Sugar Cookie Icing Recipe is a sweet homemade frosting that is made with just four ingredients and can be adapted to your favorite flavor and color. I love sugar cookies year-round, but they are especially popular around the holidays. It’s such a fun cookie to play around with. They are the perfect cookie for making into your favorite shapes and, of course, decorating! This icing recipe is an easy recipe to make and be as colorful and flavorful as you want it to be. Be sure to check out my Sugar Cookie Decorating 101 for tips on decorating sugar cookies.
Icing Ingredients
Confectioners’ sugar: Be sure to sift the confectioners’ sugar (also known as icing sugar) before adding the other ingredients. This will remove any lumps that may be in the sugar.
Milk: Whole milk will give you the best consistency in the frosting. Amounts of milk may vary depending on seasonality.
Corn syrup: Light corn syrup is in the frosting recipe gives the frosting a glossy finish and adds a little more moisture to it.
Lemon juice: As with the milk, the amount of lemon juice added to the recipe will be determined by the temperature of your kitchen and the overall climate. Lemon juice is an acid and will counter the “sweetness” of the confectioner’s sugar and corn syrup. No, the icing will not taste lemony.
What is the 10-Second Rule?
If you have already outlined your cookies and need to fill in or ‘spillโ your cookies, you can add more milk (as much as you would need) to make your frosting very runny. A great way to check the consistency of your frosting if you need to fill a cookie is to use the ‘ten-second rule’.
For this ten-second rule, run your spoon along the bottom of the bowl of frosting. You will want to be able to see the bottom of the bowl for at least a few seconds. If ten seconds pass and you can still see the bottom of the bowl you will need to add a little more milk.
Can You Stack Cookies with Glaze Icing?
Yes! Absolutely. After the icing dries it will stack beautifully, about 3 cookies high.
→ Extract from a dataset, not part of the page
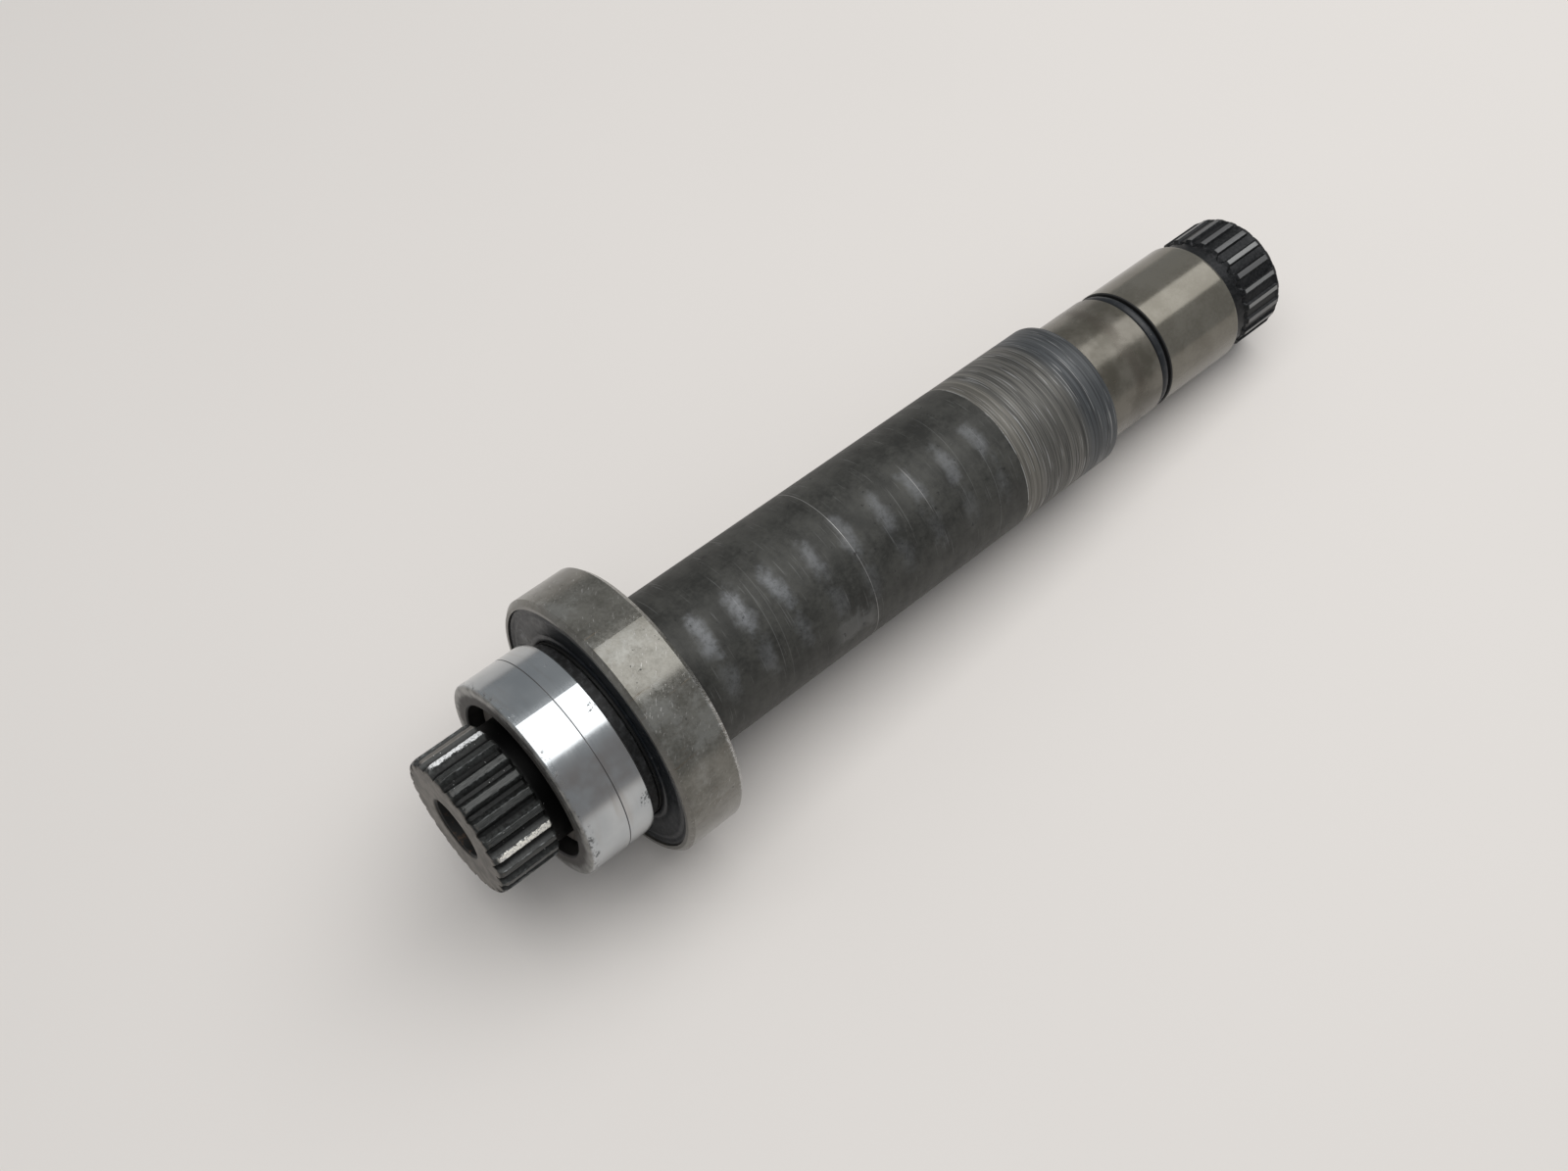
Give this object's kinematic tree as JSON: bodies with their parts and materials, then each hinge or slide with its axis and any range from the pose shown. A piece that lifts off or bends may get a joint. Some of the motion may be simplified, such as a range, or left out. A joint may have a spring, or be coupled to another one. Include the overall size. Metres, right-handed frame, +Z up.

It takes about 24 hours for the icing to dry depending on how thick your icing is.
Variations to Sugar Cookie Icing
- If you are using food coloring, be sure to use LESS milk. Most food colorings are liquid and can make your frosting runnier. If you are using gel food coloring, your milk quantity can remain the same.
- To add different flavors, you can add drops of vanilla extract, almond extract, lemon, etc. to flavor your frosting.
- If you want more shine, use more corn syrup and less milk.
How to Store Sugar Cookie Icing
I will often times store it in piping bags that have been sealed with a rubber band or twist tie. You can also store it in airtight containers in the refrigerator for up to a week. If you are using food coloring, I will often color the icing before storing, as you will see the “true” color after the icing settles.
I used this icing to make my Original Ugly Sweater Cookies. You can see how beautifully it sets and is firm enough to gently stack!
More Sugar Cookies
Sugar Cookie Icing Recipe
Ingredients
- 1 cup (125 g) confectioners' sugar
- 1-2 tablespoons whole milk, as needed depending on seasonality and desired consistency
- 1 tablespoon light corn syrup
- 1 -3 drops lemon juice, as needed depending on seasonality and desired consistency
Instructions
- Sift the confectioners' sugar to remove lumps.
- To a medium bowl, add all the ingredients and mix until combined.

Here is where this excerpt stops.